HINT: If you don’t like the idea of carrying the pot (and gear and all those fuel cans) and all the other stuff, be a girl!
Ok, that wasn't an insult. Men are competitive. When Harry and Brian and I are cooking, Harry pulls out his MSR, I pull out my Optimus and Brian pulls out his Jetboil! Then we all sit there, cooking separate meals and bragging over what we did to make the stove better and stealing each others ideas. We can offer our stove to the other guys, but we all reply, "thanks, I’m using mine."
Women are socializers. When three girls cook, one pulls out the stove, another pulls out the pots, another pulls out the flatware & cutlery and they share the load and experience.
So if you are camping in a group, divide the gear. Do you really need three stoves? Three sets of pots-&-pans?
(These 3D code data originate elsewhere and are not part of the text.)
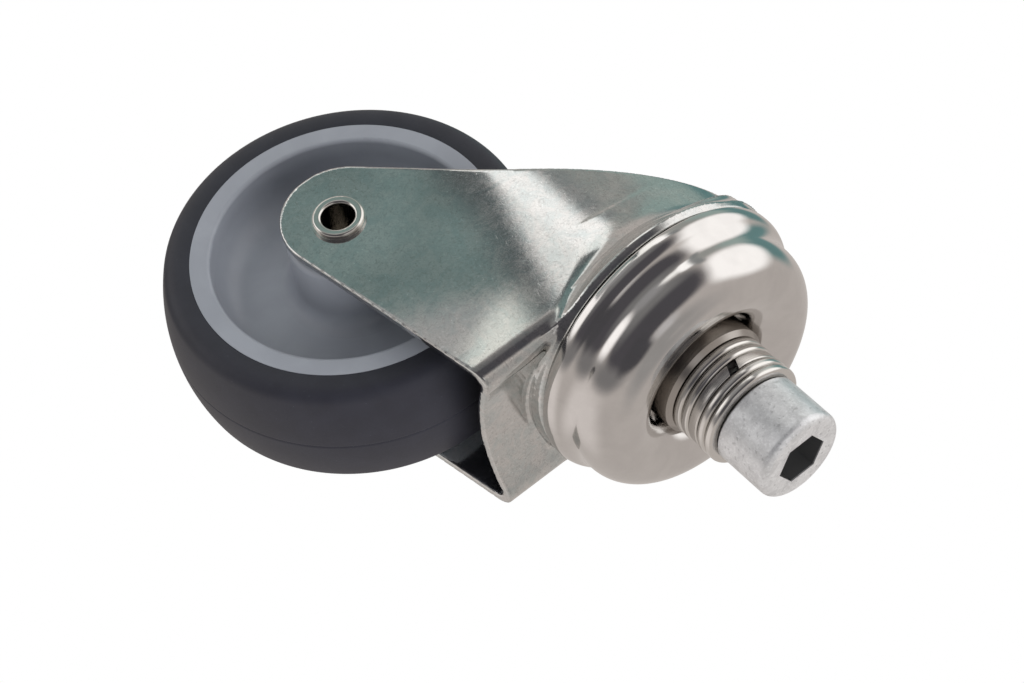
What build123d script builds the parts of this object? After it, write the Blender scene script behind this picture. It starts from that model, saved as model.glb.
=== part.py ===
"""Stainless swivel castor with one solid-tyred wheel and a cap screw in its threaded collar.

Millimetres. The origin is the middle of the collar's end face, where the castor seats against the
frame that it carries. +Z is the swivel axis, pointing out through the screw. The wheel trails
towards +X, and its axle lies along Y.
"""
from build123d import *
from math import asin, atan2, cos, hypot, pi, radians, sin, tan
import os

# ---------------------------------------------------------------- driving dimensions
# Wheel
wheel_diameter = 75.0
tread_width = 27.0
tread_crown = 2.3
shoulder_radius = 3.2
seam_width = 0.5
seam_depth = 0.25
tyre_thickness = 7.1
rim_thickness = 4.0
rim_rib_height = 2.2
rim_rib_width = 12.0
web_thickness = 6.0
dish_fillet = 6.0
hub_wall = 2.98
hub_fillet = 3.4
hub_rim_round = 1.2
rim_lip_round = 0.8

# Axle, from the inside out
axle_hole_radius = 3.2
axle_tube_wall = 1.0
axle_flare_width = 0.8
axle_flare_thickness = 0.9
axle_flare_round = 0.6
axle_mouth_round = 0.7
rivet_washer_margin = 0.3
rivet_washer_thickness = 0.5
sleeve_wall = 1.7
bush_wall = 2.0
bush_flange_width = 1.58
bush_flange_thickness = 1.5
bush_chamfer = 0.4
bush_gap = 1.0

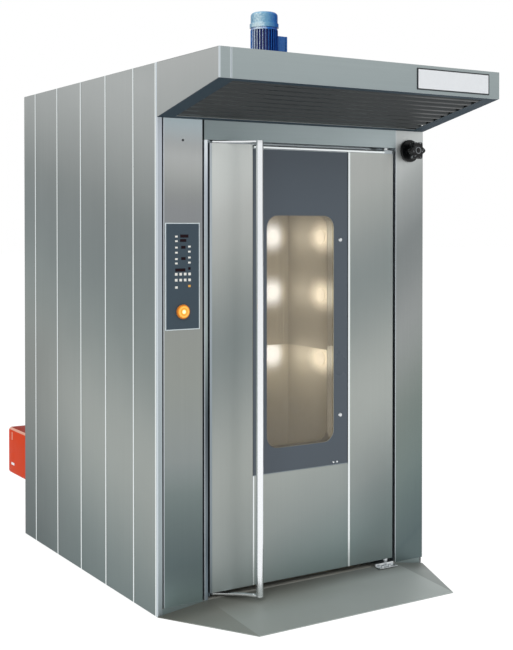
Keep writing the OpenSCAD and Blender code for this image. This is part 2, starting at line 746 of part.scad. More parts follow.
// Flange, blast tube, housing and the arm that carries the fan motor
module burner_body() placed() color("darkgray") difference() {
    union() {
        rod_y(burner_x, body_d, burner_z, burner_flange_r, burner_flange_t);
        rod_y(burner_x, casing_back - 35, burner_z, blast_r, body_d - casing_back + 36);
        span([burner_x - housing_half_w, body_d + burner_flange_t - 1, burner_z - housing_half_h],
            [burner_x + housing_half_w, cover_y - rim_t + 1, burner_z + housing_half_h]);
        translate([0, cover_y, 0]) rotate([90, 0, 0]) linear_extrude(rim_t)
            rounded_window(burner_x - burner_w / 2, burner_x + burner_w / 2,
                burner_z - burner_h / 2, burner_z + burner_h / 2, burner_edge_r);
        span([burner_motor_x, cover_y - 1, burner_z - arm_half],
            [burner_motor_x + arm_t, wheel_y + arm_half, burner_z + arm_half]);
        translate([burner_motor_x + arm_t - 1, wheel_y, burner_z]) rotate([0, 90, 0])
            cylinder(r = burner_motor_r, h = burner_motor_l);
    }
    rod_y(burner_x, casing_back - 36, burner_z, blast_r - 4, body_d - casing_back + 20);
    translate([burner_motor_x - 1, wheel_y, burner_z]) rotate([0, 90, 0])
        cylinder(r = motor_shaft_r + run, h = 60);
}
module rounded_block(low, high, r) hull()
    for (x = [low[0] + r, high[0] - r], y = [low[1] + r, high[1] - r], z = [low[2] + r, high[2] - r])
        translate([x, y, z]) sphere(r = r, $fn = 24);
cover_wall = 4;
module burner_cover() placed() color("orangered") {
    low = [burner_x - burner_w / 2, cover_y - 3 * burner_edge_r, burner_z - burner_h / 2];
    high = [burner_x + burner_w / 2, cover_y + burner_d, burner_z + burner_h / 2];
    wall = [cover_wall, 0, cover_wall];
    difference() {
        rounded_block(low, high, burner_edge_r);
        rounded_block(low + wall, high - wall - [0, cover_wall, 0], burner_edge_r - cover_wall);
        span(low - [1, 1, 1], [high[0] + 1, cover_y + fit, high[2] + 1]);
    }
}
wheel_w = 60;
wheel_disc_t = 4;
wheel_blades = 16;
blade_w = 18;
blade_t = 2;
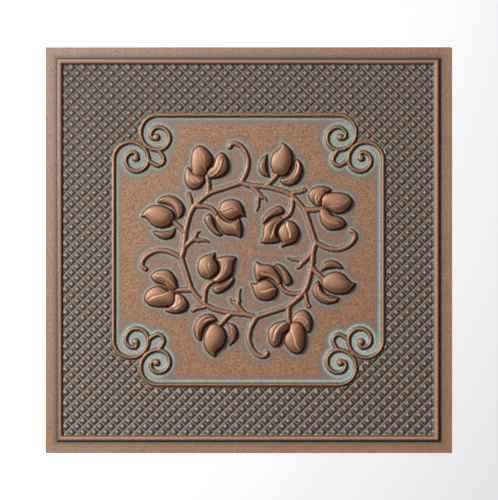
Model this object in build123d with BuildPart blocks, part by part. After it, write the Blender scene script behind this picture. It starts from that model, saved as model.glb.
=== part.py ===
from build123d import *
from math import atan2, ceil, cos, degrees, radians, sin, sqrt
import os

# A ceiling tile in the pressed-metal style, formed in one piece from a thin sheet.
# It lies face up: the flat back is at Z = 0, the relief rises towards +Z and the top
# edge of the pattern is towards +Y. The origin is the middle of the back.

# Sheet
tile_side = 609.6
gauge = 0.8

# Flat flange, from the edge of the tile to the crown of the round bead inside it
flange_width = 21.3
border_width = 8.7
border_height = 3.4

# Diaper field of four-sided studs, set out in diagonal rows
stud_pitch = 17.15
stud_height = 2.4
field_margin = 0.2
field_lift = 0.1

# Ridge round the centre panel, and the arcs (radius, turn) of the volute at each end of a side
frame_side = 405.0
frame_straight = 272.0
ridge_width = 6.5
ridge_height = 3.2
volute_arcs = ((26.0, 180), (17.5, 90), (16.5, 90), (12.0, 90), (6.5, 80))
eye_radius = 3.9
eye_crown = 2.2
eye_height = 3.8
eye_sides = 12

# Loop that closes the corner between two volutes
loop_radius = 9.5
loop_centre = 136.5

# Vine: a ring of stem, with a tendril, stalks and twigs in each quarter
ring_radius = 100.5
stem_width = 6.2
stem_height = 3.4
twig_width = 4.4
twig_height = 2.6
tendril_start = (-14, 98)
tendril_heading = 60
tendril_arcs = ((63.0, 32), (25.4, 80), (8.1, 80))
stalks = [
    ((-59, 81), (-61, 113)),
    ((-95, 26), (-115, 46)),
    ((-80, 63), (-46, 56)),
]
twigs = [
    ((-98, 3), (-75, 26)),
    ((-85, 17), (-60, 13)),
    ((-82, 60), (-91, 84)),
]

# Leaf lobes of one quarter: x, y, direction of the tip, length and width.
# A lobe is a dome, and its height is the same share of the width on all of them.
dome_share = 0.24
shoulder_share = 0.86
shoulder_rise = 0.7
crown_share = 0.5
lobe_step = 30
upper_leaf = [
    (-70, 133, 95, 47, 33),
    (-44, 126, 50, 43, 26),
    (-81, 107, 120, 37, 25),
]
outer_leaf = [
    (-136, 50, 180, 54, 33),
    (-115, 67, 144, 46, 22),
    (-126, 24, 176, 37, 15),
]
inner_leaf = [
    (-24, 61, -10, 43, 29),
    (-28, 35, -32, 47, 23),
    (-53, 38, -56, 39, 14),
]
leaves = [upper_leaf, outer_leaf, inner_leaf]

# Raised forms start half-way down the sheet, so that they grow out of it
root = gauge / 2
border_side = tile_side - 2 * flange_width
row_pitch = stud_pitch / sqrt(2)
row_count = ceil(border_side / sqrt(2) / row_pitch)
field_side = row_count * row_pitch
field_outer = border_side - border_width - 2 * field_margin
volute_radius = volute_arcs[0][0]
volute_centre = frame_side / 2 - volute_radius
corner_side = frame_straight / 2 + volute_centre


def ridge(path, width, height):
    """A ridge with two sloping flanks that follows a path on the sheet."""
    across = Plane(origin=path @ 0, x_dir=Vector(0, 0, 1).cross(path % 0), z_dir=path % 0)
    with BuildPart() as swept:
        with BuildLine():
            add(path)
        with BuildSketch(across):
            with BuildLine():
                Polyline(
                    (-width / 2, root),
                    (-width / 2, gauge),
                    (0, gauge + height),
                    (width / 2, gauge),
                    (width / 2, root),
                    close=True,
                )
            make_face()
        sweep()
    return swept.part


def straight_ridge(start, end, width, height):
    """A straight length of ridge between two points."""
    with BuildLine() as path:
        Line(start, end)
    return ridge(path.wires()[0], width, height)


def lobe(length, width):
    """A domed lobe that lies along X with its middle at the origin."""
    height = dome_share * width
    shoulder_height = gauge - root + shoulder_rise * height
    shoulder_inset = (1 - shoulder_share) * width / 2
    crown_height = (1 - shoulder_rise) * height
    crown_inset = (shoulder_share - crown_share) * width / 2
    corners = []
    for angle in range(0, 360, lobe_step):
        corners.append((length / 2 * cos(radians(angle)), width / 2 * sin(radians(angle))))
    with BuildPart() as dome:
        with BuildSketch(Plane.XY.offset(root)):
            Polygon(*corners, align=None)
        extrude(amount=shoulder_height, taper=degrees(atan2(shoulder_inset, shoulder_height)))
        top = dome.faces().sort_by(Axis.Z)[-1]
        extrude(top, amount=crown_height, taper=degrees(atan2(crown_inset, crown_height)))
    return dome.part


# The panel with the volutes at its corners, out to the far foot of the frame's ridge
with BuildSketch() as panel:
    Rectangle(frame_side, frame_straight)
    Rectangle(frame_straight, frame_side)
    Rectangle(corner_side, corner_side)
    with Locations(
        (-frame_straight / 2, volute_centre),
        (frame_straight / 2, volute_centre),
        (-volute_centre, frame_straight / 2),
        (volute_centre, frame_straight / 2),
    ):
        Circle(volute_radius)
    offset(amount=ridge_width / 2 + field_margin)

# Studs of the top side, as far out as the bead. Two sets of straight rows cross at right
# angles and each crossing leaves one stud; the panel is left clear.
valley = gauge + field_lift
row_profile = [(0, root), (0, valley)]
for row in range(row_count):
    row_profile.append(((row + 0.5) * row_pitch, valley + stud_height))
    row_profile.append(((row + 1) * row_pitch, valley))
row_profile.append((field_side, root))

with BuildPart() as rows:
    with BuildSketch(Plane(origin=(0, 0, 0), x_dir=(1, 1, 0), z_dir=(1, -1, 0))):
        with BuildLine():
            Polyline(*row_profile, close=True)
        make_face()
    extrude(amount=-field_side)

with BuildPart() as studs:
    add(rows.part)
    mirror(rows.part, about=Plane.YZ, mode=Mode.INTERSECT)
    with BuildSketch():
        Rectangle(field_outer, field_outer)
        add(panel.sketch, mode=Mode.SUBTRACT)
    extrude(amount=valley + 2 * stud_height, mode=Mode.INTERSECT)

# One side of the frame: a straight ridge that rolls inwards into a volute at both ends
with BuildLine() as half_side:
    roll = Line((0, frame_side / 2), (-frame_straight / 2, frame_side / 2))
    for radius, turn in volute_arcs:
        roll = JernArc(roll @ 1, roll % 1, radius, turn)

with BuildPart() as frame_edge:
    add(ridge(half_side.wires()[0], ridge_width, ridge_height))
    with BuildSketch(Plane.XY.offset(root)):
        with Locations(roll @ 1):
            RegularPolygon(eye_radius, eye_sides)
    eye_rise = gauge - root + eye_height
    extrude(amount=eye_rise, taper=degrees(atan2(eye_radius - eye_crown, eye_rise)))
    mirror(about=Plane.YZ)

# Loop between the volutes of the top left corner
with BuildLine() as loop_path:
    entry = Line(
        (-frame_straight / 2, volute_centre - volute_radius),
        (-loop_centre + loop_radius * 0.5, loop_centre + loop_radius * 0.9),
    )
    bow = JernArc(entry @ 1, (1, -1), loop_radius, -180)
    Line(bow @ 1, (-volute_centre + volute_radius, frame_straight / 2))

# One quarter of the vine
with BuildLine() as tendril:
    start = Vector(*tendril_start)
    curl = Line(start, start + Vector(1, 0).rotate(Axis.Z, tendril_heading))
    for radius, turn in tendril_arcs:
        curl = JernArc(curl @ 1, curl % 1, radius, turn)

with BuildPart() as vine:
    add(ridge(tendril.wires()[0], stem_width, stem_height))
    for start, end in stalks:
        add(straight_ridge(start, end, stem_width, stem_height))
    for start, end in twigs:
        add(straight_ridge(start, end, twig_width, twig_height))
    for leaf in leaves:
        for x, y, direction, length, width in leaf:
            with Locations(Location((x, y, 0), (0, 0, direction))):
                add(lobe(length, width))

# The tile: the sheet with everything pressed up out of it
with BuildPart() as ceiling_tile:
    with Locations((0, 0, gauge / 2)):
        Box(tile_side, tile_side, gauge)

    # Border bead
    with BuildLine() as border:
        Polyline(
            (0, border_side / 2),
            (-border_side / 2, border_side / 2),
            (-border_side / 2, -border_side / 2),
            (border_side / 2, -border_side / 2),
            (border_side / 2, border_side / 2),
            (0, border_side / 2),
        )
    with BuildSketch(Plane(origin=(0, border_side / 2, 0), x_dir=(0, -1, 0), z_dir=(-1, 0, 0))):
        with BuildLine():
            ThreePointArc(
                (-border_width / 2, gauge),
                (0, gauge + border_height),
                (border_width / 2, gauge),
            )
            Polyline(
                (border_width / 2, gauge),
                (border_width / 2, root),
                (-border_width / 2, root),
                (-border_width / 2, gauge),
            )
        make_face()
    sweep(path=border.wires()[0], transition=Transition.RIGHT)

    # Ring of stem
    with BuildSketch(Plane.XZ):
        with BuildLine():
            Polyline(
                (ring_radius - stem_width / 2, root),
                (ring_radius - stem_width / 2, gauge),
                (ring_radius, gauge + stem_height),
                (ring_radius + stem_width / 2, gauge),
                (ring_radius + stem_width / 2, root),
                close=True,
            )
        make_face()
    revolve(axis=Axis.Z)

    # Everything that comes once on each side
    with PolarLocations(0, 4):
        add(
            [
                studs.part,
                frame_edge.part,
                ridge(loop_path.wires()[0], ridge_width, ridge_height),
                vine.part,
            ]
        )

ceiling_tile.part.label = "ceiling_tile"

os.makedirs("parts", exist_ok=True)
export_step(ceiling_tile.part, "parts/ceiling_tile.step")
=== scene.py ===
# %% [markdown]
# # An embossed ceiling tile in aged copper
#
# The real thing is one thin sheet, about 610 mm square, with a pattern pressed up out of it:
# a flat flange, a round bead, rows of small pyramid studs, a framed panel with scrolled
# corners, and a wreath of vine leaves. It is painted as old copper, and verdigris has gathered
# round the foot of everything that stands up.
#
# A sheet like this is a height map made solid: over every point of the square there is one
# height. So the shape is worked out as an array of heights, one form at a time, and turned
# into a mesh at the end. The patina is worked out from the same array, because on the real
# tile it follows the relief.

# %% Load the frame
import math
import bmesh
import bpy
import numpy as np
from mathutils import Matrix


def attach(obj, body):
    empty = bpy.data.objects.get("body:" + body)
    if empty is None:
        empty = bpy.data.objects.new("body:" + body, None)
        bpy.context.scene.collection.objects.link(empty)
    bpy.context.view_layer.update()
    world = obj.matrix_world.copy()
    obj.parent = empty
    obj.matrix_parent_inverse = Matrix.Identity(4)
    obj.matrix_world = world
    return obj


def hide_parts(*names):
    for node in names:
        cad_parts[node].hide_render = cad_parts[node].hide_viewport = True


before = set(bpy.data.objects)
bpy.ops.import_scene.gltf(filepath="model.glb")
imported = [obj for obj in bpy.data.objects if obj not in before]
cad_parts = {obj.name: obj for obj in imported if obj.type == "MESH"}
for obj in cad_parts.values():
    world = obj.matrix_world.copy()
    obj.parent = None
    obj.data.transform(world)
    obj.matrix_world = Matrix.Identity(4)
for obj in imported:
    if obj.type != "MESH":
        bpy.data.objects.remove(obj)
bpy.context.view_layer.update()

# %% [markdown]
# ## Camera
# The tile is seen from straight above. A long lens far away keeps its sides parallel, and its
# width is chosen so that the tile fills the same part of the picture as in the photograph,
# where it lies about a millimetre beside the middle.

# %% Camera
VIEW_WIDTH = 0.7495
SENSOR_WIDTH = 36
CAMERA_PLACE = (0.0012, -0.0003, 3.0)
camera_data = bpy.data.cameras.new("camera")
camera_data.sensor_fit = "HORIZONTAL"
camera_data.sensor_width = SENSOR_WIDTH
camera_data.lens = CAMERA_PLACE[2] * SENSOR_WIDTH / VIEW_WIDTH
camera = bpy.data.objects.new("camera", camera_data)
camera.location = CAMERA_PLACE
bpy.context.scene.collection.objects.link(camera)
bpy.context.scene.camera = camera
print("lens", round(camera_data.lens, 1), "mm")

# %% [markdown]
# ## The grid of heights
# The crests and grooves of the studs run through the corners of a square grid of 8.575 mm. The
# heights are worked out on a grid that divides it evenly, so that they stay sharp. Only the
# last line at each edge is moved, to the true edge of the tile. All sizes up to the mesh itself
# are in millimetres, as on a drawing.

# %% Grid
SIDE = 609.6
GAUGE = 0.8
STUD = 8.575
STEPS = 8
STEP = STUD / STEPS
HALF = int(SIDE / 2 / STEP)
line = np.arange(-HALF, HALF + 1) * STEP
line[0], line[-1] = -SIDE / 2, SIDE / 2
X, Y = np.meshgrid(line, line, indexing="ij")
print("grid", X.shape, "step", round(STEP, 3), "mm")

# %% [markdown]
# ## Lines
# Bead, frame, scrolls, stems and veins are all lines with a section. Most of them follow a
# smooth curve through a few points, and what a section needs to know is how far every point of
# the grid lies from its line. A Catmull-Rom curve is used, because it passes through the points
# it is given.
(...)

If you like the JetBoil, one guy carries that, another the nesting cook-set, another the heat diffuser and spoons, etc.
Of course, being a guy, I’ll ignore that last suggestion.
Submitted by: Headwaters2 on 1/6/2009
The only complaint I have is that if you aren't careful when you nest everything for storage you will bend and eventually break the electrode. I've had to replace one so far, it's easy to replace and costs only $6-$7 but if you don't have a spare and you're way in the boondocks you'll have to use a match or cigarette lighter to light your stove. Because I use both stoves together I would light the one burner first then use it to light the second burner for about a week till I found a store that sold the replacement igniter set.
I definitely rate this a 10 for the total experience. And, if you're boiling oatmeal or soup you have to stir it often to keep it from sticking to the bottom.